The graph on the left is actually equivalent to the one on the right, when the two years are considered together. In two years there is a 50-50 chance of getting X or 0. This is the original coin flip but delayed two years instead of one. If we were to use a constant discount rate of R1 each year, we would value this as [X/2]/(R1 R1) which is much more severe discounting than we obtained by considering the situation on the left. The method on the left is actually the correct one, if we are to be consistent with the simple coin flip. Notice that in the correct method the discount factor varies in different parts of the project, and this is typical of proper valuation.

For the numbers we used for the coin flip, the two valuation methods produce values of $2 billion and $800 million, respectively, for this more complex example. This is an enormous difference, entirely due to the difference in discounting.

Contradictions such as this arise frequently in complex projects, but there is a methodology for getting everything right. Technically, the method is that of "certainty equivalence" which means that we keep track of how much each portion of the project is worth.

Proper valuation is important, not simply because we want a realistic assessment of a project.

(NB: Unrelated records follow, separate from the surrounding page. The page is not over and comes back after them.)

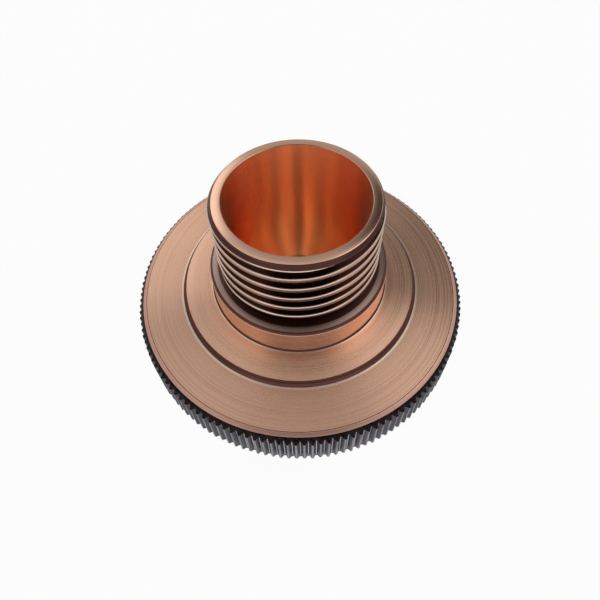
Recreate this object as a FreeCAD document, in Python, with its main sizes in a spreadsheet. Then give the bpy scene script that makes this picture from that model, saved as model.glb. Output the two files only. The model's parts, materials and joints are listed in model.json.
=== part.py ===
import FreeCAD, Part
import math
import os
import Sketcher

# Laser cutting nozzle, turned from one copper bar.
# Millimetres. +Z runs along the axis toward the threaded neck, and the origin is
# the centre of the nose's flat tip, where the beam and the gas leave.

doc = FreeCAD.newDocument("laser_nozzle")

DRIVING = [
    # nose below the flange
    ("nose_height", 4.6),
    ("nose_base_radius", 12.0),
    ("tip_radius", 2.8),
    ("tip_chamfer", 0.3),
    # flange and its knurled rim
    ("flange_radius", 14.86),
    ("flange_thickness", 4.3),
    ("edge_break", 0.29),
    ("edge_drop", 0.14),
    ("knurl_top_chamfer", 0.47),
    ("knurl_foot_chamfer", 0.45),
    ("knurl_teeth", 148),
    ("knurl_depth", 0.32),
    ("knurl_stock", 0.05),
    # raised seat that closes on the cutting head's face
    ("seat_radius", 10.5),
    ("seat_rise", 0.5),
    ("seat_chamfer", 0.08),
    ("seat_foot", 0.25),
    # locating collar
    ("collar_radius", 7.85),
    ("collar_rise", 2.65),
    ("collar_chamfer", 0.2),
    ("collar_foot", 0.15),
    # threaded neck
    ("neck_height", 10.85),
    ("thread_radius", 7.0),
    ("thread_pitch", 1.25),
    ("thread_crest", 0.36),
    ("thread_flank_angle", 30.0),
    ("thread_start_rise", 0.545),
    ("thread_overcut", 0.05),
    ("lip_chamfer", 0.35),
    ("lip_chamfer_drop", 0.42),
    ("relief_length", 1.15),
    ("relief_depth", 0.85),
    ("relief_run", 0.35),
    # bore, from the mouth down to the orifice
    ("mouth_radius", 5.95),
    ("bore_half_angle", 7.5),
    ("bore_depth", 13.35),
    ("funnel_half_angle", 30.0),
    ("orifice_radius", 1.0),
]


class Size:
    """A length or angle with its present number and the expression that ties it to the sheet."""

    def __init__(self, number, text):
        self.number = number
        self.text = text

    def __add__(self, other):
        return Size(self.number + other.number, f"({self.text} + {other.text})")

    def __sub__(self, other):
        return Size(self.number - other.number, f"({self.text} - {other.text})")

    def __neg__(self):
        return Size(-self.number, f"(-{self.text})")

    def __mul__(self, factor):
        return Size(self.number * factor, f"({self.text} * {factor})")

    def over(self, length, angle):
        """This length less the run of a slope at the given angle over another length."""
        run = length.number * math.tan(math.radians(angle.number))
        return Size(self.number - run, f"({self.text} - {length.text} * tan({angle.text} * 1 deg))")

    def run_at(self, angle):
        """How far a slope at the given angle to the axis goes along it while it covers this length."""
        run = self.number / math.tan(math.radians(angle.number))
        return Size(run, f"({self.text} / tan({angle.text} * 1 deg))")


sheet = doc.addObject("Spreadsheet::Sheet", "sizes")
size = {}
for row, (name, number) in enumerate(DRIVING, start=1):
    sheet.set(f"A{row}", name)
    sheet.set(f"B{row}", str(number))
    sheet.setAlias(f"B{row}", name)
    size[name] = Size(float(number), f"sizes.{name}")
doc.recompute()

# Heights above the tip, and radii that follow from others
ground = Size(0.0, "0")
rim_foot = size["nose_height"]
face = rim_foot + size["flange_thickness"]
seat = face + size["seat_rise"]
collar_top = seat + size["collar_rise"]
relief_top = collar_top + size["relief_length"]
lip = face + size["neck_height"]
bore_end = lip - size["bore_depth"]
bore_end_radius = size["mouth_radius"].over(size["bore_depth"], size["bore_half_angle"])
funnel_end = bore_end - (bore_end_radius - size["orifice_radius"]).run_at(size["funnel_half_angle"])
relief_radius = size["thread_radius"] - size["relief_depth"]
knurl_top = face - size["edge_drop"]
knurl_top_radius = size["flange_radius"] - size["knurl_top_chamfer"]
knurl_foot_radius = size["flange_radius"] - size["knurl_foot_chamfer"]
face_radius = knurl_top_radius - size["edge_break"]
rim_blank = size["flange_radius"] + size["knurl_stock"]

body = doc.addObject("PartDesign::Body", "turned_body")


def origin_plane(role):
    """The body's own origin plane with this role."""
    return next(plane for plane in body.Origin.OriginFeatures if plane.Role == role)


def new_sketch(name, role):
    """An empty sketch on one of the body's origin planes."""
    sketch = body.newObject("Sketcher::SketchObject", name)
    sketch.AttachmentSupport = [(origin_plane(role), "")]
    sketch.MapMode = "FlatFace"
    return sketch


def place_point(sketch, edge, across, up):
    """Fixes the start of an edge at a distance across and up from the sketch's origin."""
    for kind, distance, axis in (("DistanceX", across, -2), ("DistanceY", up, -1)):
        if distance.number == 0:
            sketch.addConstraint(Sketcher.Constraint("PointOnObject", edge, 1, axis))
            continue
        reach = abs(distance.number)
        start, end = ((-1, 1), (edge, 1)) if distance.number > 0 else ((edge, 1), (-1, 1))
        index = sketch.addConstraint(Sketcher.Constraint(kind, *start, *end, reach))
        sign = "" if distance.number > 0 else "-"
        sketch.setExpression(f"Constraints[{index}]", f"{sign}{distance.text}")


def closed_outline(sketch, corners):
    """Draws straight edges from corner to corner and fixes each corner by its two distances."""
    points = [FreeCAD.Vector(across.number, up.number, 0) for across, up in corners]
    count = len(points)
    for index, start in enumerate(points):
        sketch.addGeometry(Part.LineSegment(start, points[(index + 1) % count]))
    for index, (across, up) in enumerate(corners):
        sketch.addConstraint(Sketcher.Constraint("Coincident", index, 2, (index + 1) % count, 1))
        place_point(sketch, index, across, up)


def turned_blank():
    """The half section, spun about the axis: lip, neck, relief, collar, seat, flange, nose and bore."""
    section = new_sketch("half_section", "XZ_Plane")
    corners = [
        (size["mouth_radius"], lip),
        (size["thread_radius"] - size["lip_chamfer"], lip),
        (size["thread_radius"], lip - size["lip_chamfer_drop"]),
        (size["thread_radius"], relief_top),
        (relief_radius, relief_top - size["relief_run"]),
        (relief_radius, collar_top),
        (size["collar_radius"] - size["collar_chamfer"], collar_top),
        (size["collar_radius"], collar_top - size["collar_chamfer"]),
        (size["collar_radius"], seat + size["collar_foot"]),
        (size["collar_radius"] + size["collar_foot"], seat),
        (size["seat_radius"] - size["seat_chamfer"], seat),
        (size["seat_radius"], seat - size["seat_chamfer"]),
        (size["seat_radius"], face + size["seat_foot"]),
        (size["seat_radius"] + size["seat_foot"], face),
        (rim_blank, face),
        (rim_blank, rim_foot),
        (size["nose_base_radius"], rim_foot),
        (size["tip_radius"] + size["tip_chamfer"], size["tip_chamfer"]),
        (size["tip_radius"], ground),
        (size["orifice_radius"], ground),
        (size["orifice_radius"], funnel_end),
        (bore_end_radius, bore_end),
    ]
    closed_outline(section, corners)
    turning = body.newObject("PartDesign::Revolution", "turning")
    turning.Profile = section
    turning.ReferenceAxis = (section, ["V_Axis"])
    turning.Angle = 360
    return turning


def knurled_rim():
    """The rim as one closed solid: edge break, V teeth, and a chamfer across both ends of the teeth."""
    teeth = round(size["knurl_teeth"].number)
    crest = size["flange_radius"].number
    valley = crest - size["knurl_depth"].number
    top_end = knurl_top - size["knurl_top_chamfer"]
    foot_end = rim_foot + size["knurl_foot_chamfer"]
    # radius and height of each level, first on a crest and then in a valley
    levels = [
        ((face_radius.number, face.number), (face_radius.number, face.number)),
        ((knurl_top_radius.number, knurl_top.number), (knurl_top_radius.number, knurl_top.number)),
        ((crest, top_end.number), (valley, top_end.number + size["knurl_depth"].number)),
        ((crest, foot_end.number), (valley, foot_end.number - size["knurl_depth"].number)),
        ((knurl_foot_radius.number, rim_foot.number), (knurl_foot_radius.number, rim_foot.number)),
    ]
    rings = []
    for level in levels:
        ring = []
        for half_step in range(2 * teeth):
            radius, height = level[half_step % 2]
            angle = half_step * math.pi / teeth
            ring.append(FreeCAD.Vector(radius * math.cos(angle), radius * math.sin(angle), height))
        rings.append(ring)
    faces = [Part.Face(Part.makePolygon(ring + ring[:1])) for ring in (rings[0], rings[-1])]
    for upper, lower in zip(rings, rings[1:]):
        for index in range(2 * teeth):
            following = (index + 1) % (2 * teeth)
            corners = [upper[index], upper[following], lower[following], lower[index], upper[index]]
            faces.append(Part.Face(Part.makePolygon(corners)))
    shell = Part.makeShell(faces)
    shell.sewShape()
    return Part.makeSolid(shell)


def knurl_cutter():
    """A ring round the flange that takes the rim's turning stock off, down to the knurled form."""
    height = size["flange_thickness"].number
    outer = rim_blank.number + size["knurl_depth"].number
    ring = Part.makeCylinder(outer, height, FreeCAD.Vector(0, 0, rim_foot.number))
    cutter = doc.addObject("Part::Feature", "knurl_cutter")
    cutter.Shape = ring.cut(knurled_rim())
    return cutter


def neck_thread():
    """Right-hand thread: a V groove that starts in the relief at -Y and runs off through the lip."""
    groove = new_sketch("thread_groove", "YZ_Plane")
    half_opening = (size["thread_pitch"] - size["thread_crest"]) * 0.5
    root = size["thread_radius"] - half_opening.run_at(size["thread_flank_angle"])
    outside = size["thread_radius"] + size["thread_overcut"]
    start = collar_top + size["thread_start_rise"]
    corners = [
        (-root, start),
        (-size["thread_radius"], start + half_opening),
        (-outside, start + half_opening),
        (-outside, start - half_opening),
        (-size["thread_radius"], start - half_opening),
    ]
    closed_outline(groove, corners)
    thread = body.newObject("PartDesign::SubtractiveHelix", "thread")
    thread.Profile = groove
    thread.ReferenceAxis = (groove, ["V_Axis"])
    thread.Mode = "pitch-height-angle"
    thread.setExpression("Pitch", size["thread_pitch"].text)
    thread.setExpression("Height", (lip + half_opening - start).text)
    thread.Angle = 0
    thread.LeftHanded = False
    thread.Reversed = False
    return thread


turned_blank()
doc.recompute()
blank_volume = body.Shape.Volume

body.Tip = neck_thread()
doc.recompute()
threaded_volume = body.Shape.Volume

nozzle = doc.addObject("Part::Cut", "nozzle")
nozzle.Label = "nozzle_body"
nozzle.Base = body
nozzle.Tool = knurl_cutter()
nozzle.Placement = FreeCAD.Placement()
doc.recompute()
knurled_volume = nozzle.Shape.Volume

print("volumes", round(blank_volume, 1), round(threaded_volume, 1), round(knurled_volume, 1))
if not blank_volume > threaded_volume > knurled_volume > 0:
    raise RuntimeError("a cut took no material away")

for item in doc.Objects:
    if "Invalid" in item.State or "Error" in item.State:
        raise RuntimeError(f"{item.Name} failed: {item.State}")
if nozzle.Shape.isNull() or not nozzle.Shape.isValid() or len(nozzle.Shape.Solids) != 1:
    raise RuntimeError("the nozzle isn't one valid solid")

os.makedirs("parts", exist_ok=True)
nozzle.Shape.exportStep(f"parts/{nozzle.Label}.step")
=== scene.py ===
"""A turned copper laser cutting nozzle in a plain studio, with its neck up."""
import json
import math

import bmesh
import bpy
import numpy as np
from mathutils import Matrix, Vector


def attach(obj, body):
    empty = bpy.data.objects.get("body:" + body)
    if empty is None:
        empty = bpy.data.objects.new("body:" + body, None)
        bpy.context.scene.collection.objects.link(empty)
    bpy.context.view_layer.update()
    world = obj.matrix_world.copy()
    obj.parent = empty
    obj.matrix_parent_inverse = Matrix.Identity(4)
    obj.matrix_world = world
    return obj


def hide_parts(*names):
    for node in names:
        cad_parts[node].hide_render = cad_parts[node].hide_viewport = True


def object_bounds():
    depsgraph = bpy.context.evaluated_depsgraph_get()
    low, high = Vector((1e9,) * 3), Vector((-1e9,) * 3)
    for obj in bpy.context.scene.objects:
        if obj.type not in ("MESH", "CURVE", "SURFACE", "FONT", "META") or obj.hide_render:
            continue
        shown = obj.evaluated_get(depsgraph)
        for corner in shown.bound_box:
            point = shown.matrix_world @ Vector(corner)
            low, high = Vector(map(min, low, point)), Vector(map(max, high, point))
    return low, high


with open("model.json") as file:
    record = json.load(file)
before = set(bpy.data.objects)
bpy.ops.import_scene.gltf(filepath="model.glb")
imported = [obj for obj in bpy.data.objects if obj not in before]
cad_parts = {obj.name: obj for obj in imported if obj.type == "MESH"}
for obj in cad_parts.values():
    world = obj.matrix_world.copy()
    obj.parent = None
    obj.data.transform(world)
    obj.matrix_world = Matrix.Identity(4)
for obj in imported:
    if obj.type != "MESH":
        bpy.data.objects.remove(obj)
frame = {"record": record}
cad_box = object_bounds()

MM = 0.001
mounts = {mount["name"]: mount for mount in frame["record"]["mounts"]}

# Sizes in millimetres. The first few come with the frame, the rest repeat the part's own.
THREAD_RADIUS = mounts["neck_thread"]["dims"]["r_mm"]
COLLAR_RADIUS = mounts["locating_collar"]["dims"]["r_mm"]
ORIFICE_RADIUS = mounts["orifice"]["dims"]["r_mm"]
SEAT_Z = mounts["sealing_seat"]["pos_m"][2] / MM
LIP_Z = round(cad_box[1].z / MM, 2)

RIM_FOOT_Z = 4.6
FACE_Z = 8.9
NOSE_RADIUS = 12.0
TIP_RADIUS = 2.8
TIP_CHAMFER = 0.3
FLANGE_RADIUS = 14.86
RIM_EDGE_BREAK = 0.29
RIM_EDGE_DROP = 0.14
KNURL_TOP_CHAMFER = 0.47
KNURL_FOOT_CHAMFER = 0.45
KNURL_TEETH = 148
KNURL_DEPTH = 0.32
SEAT_RADIUS = 10.5
SEAT_CHAMFER = 0.08
SEAT_FOOT = 0.25
COLLAR_TOP_Z = 12.05
COLLAR_CHAMFER = 0.2
COLLAR_FOOT = 0.15
RELIEF_TOP_Z = 13.2
RELIEF_RUN = 0.35
RELIEF_RADIUS = 6.15
THREAD_PITCH = 1.25
THREAD_CREST = 0.36
THREAD_FLANK = math.radians(30)
THREAD_START_Z = COLLAR_TOP_Z + 0.545
LIP_CHAMFER = 0.35
LIP_CHAMFER_DROP = 0.42
MOUTH_RADIUS = 5.95
BORE_SLOPE = math.tan(math.radians(7.5))
BORE_END_Z = 6.4
BORE_END_RADIUS = 4.192
FUNNEL_END_Z = 0.87

# Fine forms that only this mesh has: broken edges, rounded crests, a blunt root, the thread's run-out
EDGE_BREAK = 0.035
CREST_ROUND = 0.07
CREST_BEND = CREST_ROUND * 0.3
BEND_DEPTH_INSIDE = 0.016
BEND_DEPTH_OUTSIDE = 0.012
CREST_DISH = 0.004
ROOT_HALF = 0.04
ROOT_FILL = 0.055
ROOT_SIDE_FILL = 0.069
RUN_OUT_Z = LIP_Z - 0.15
RUN_OUT_RISE = 0.35
TOOTH_UNEVENNESS = 0.05

# Half widths of a tooth's flat crest and of the flat valley beside it, as shares of one tooth
CREST_SHARE = 0.11
VALLEY_SHARE = 0.05
COLUMNS_A_TOOTH = 4
COLUMNS = KNURL_TEETH * COLUMNS_A_TOOTH

# A broken corner's middle point lies between the corner itself and the chord across it
CORNER_PULL = 0.55
CHORD_PULL = 0.45

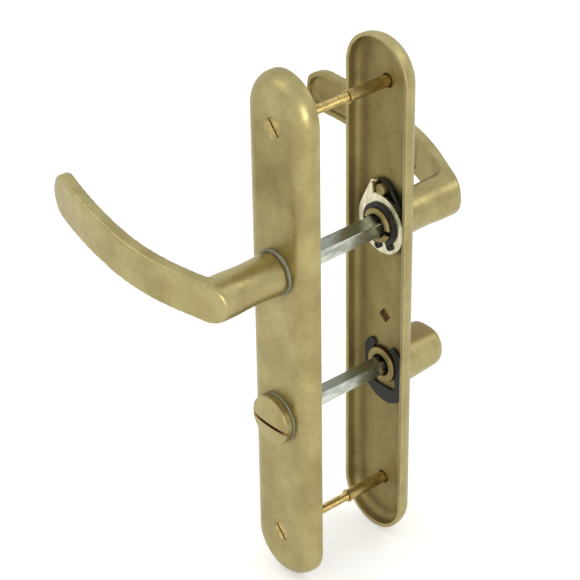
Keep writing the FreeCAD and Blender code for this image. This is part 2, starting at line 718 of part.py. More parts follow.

It is also essential for proper design and on-going decision making. If valuation is too conservative (because high discount rates are used throughout) then decisions will be too conservative. Conversely, if discount rates are too low, unwarranted risks will be taken. In practical terms for an oil pipeline, decisions made regarding materials, routing, timing, maintenance plans, and so forth may be not be consistent with the risks involved. Decisions based on proper valuation methods can account for a significant fraction (often 30% or more) of the total value of the project. Indeed, infrastructure projects are projects where Investment Science has tremendous potential, for it can save the equivalent of billions of dollars in a single large project.